When a Player Explodes with Anger

Anger is often adrenaline + frustration. When a child throws gear or lashes out verbally:

  • Step in calmly

  • Remove them from the heat of the moment

  • Validate the feeling without reinforcing the reaction (“I hear you’re mad. Let’s talk when things cool down.”)

  • Set clear expectations that behavior matters even when emotion is real

Kids who are allowed to vent — within safe boundaries — learn that emotions are okay but actions still matter.

When a Player Shuts Down

Some kids don’t outwardly explode — they withdraw. This can be equally distressing.

In these cases:

  • Use one-on-one conversation off the field

  • Ask nonjudgmental questions

  • Provide gentle encouragement and specific action steps

Kids who shut down often need reassurance that they are supported, not abandoned, in their struggle.

Long‑Term Emotional Growth: Coaches & Parents Working Together

Handling big emotions isn’t a one‑time fix. It’s a process built on:

  • Safety

  • Validation

  • Predictable structure

  • Clear expectations

  • Ongoing reflection

Here’s how coaches and parents can collaborate:

  • Share insights: If a parent notices fear triggers at home, tell the coach. If a coach sees frustration spikes after certain drills, share that with the parent.

  • Consistency matters: Kids benefit when messages at home and at practice are aligned.

  • Celebrate progress: Recognize emotional growth as much as technical improvement.

Youth sports aren’t just about developing athletes.
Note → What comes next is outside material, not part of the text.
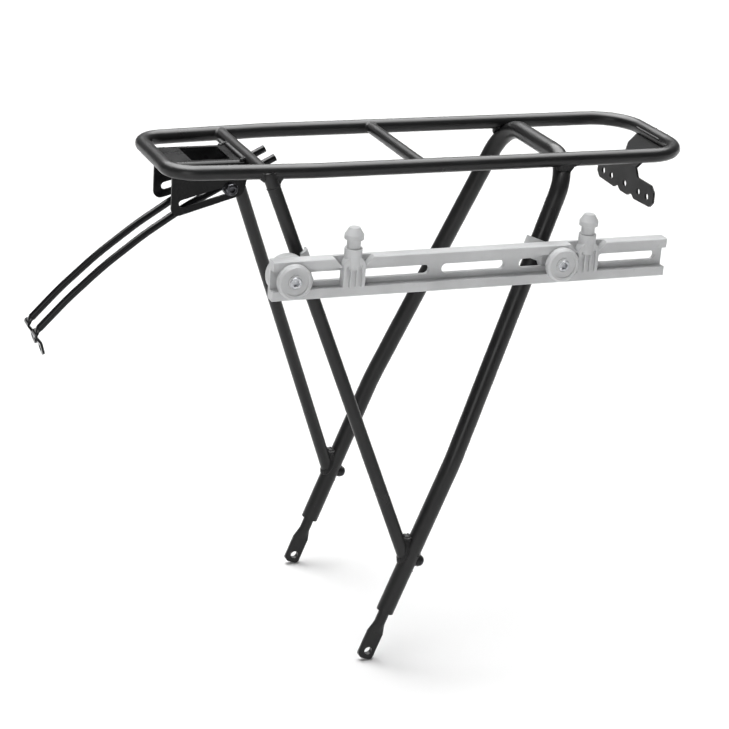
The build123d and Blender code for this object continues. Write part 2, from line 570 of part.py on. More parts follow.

They’re about developing people — resilient, self‑aware, emotionally intelligent humans.

Final Thought: When We Handle Emotions Well, Everyone Wins

Kids aren’t “too emotional” — they’re learning how to be emotional human beings in a world that pushes competition, performance, and results.

As coaches and parents, our job isn’t to erase emotions — it’s to give young athletes the tools to understand them, manage them, and grow from them. What often looks like “just a meltdown” is actually emotional leadership practice — for them and for us.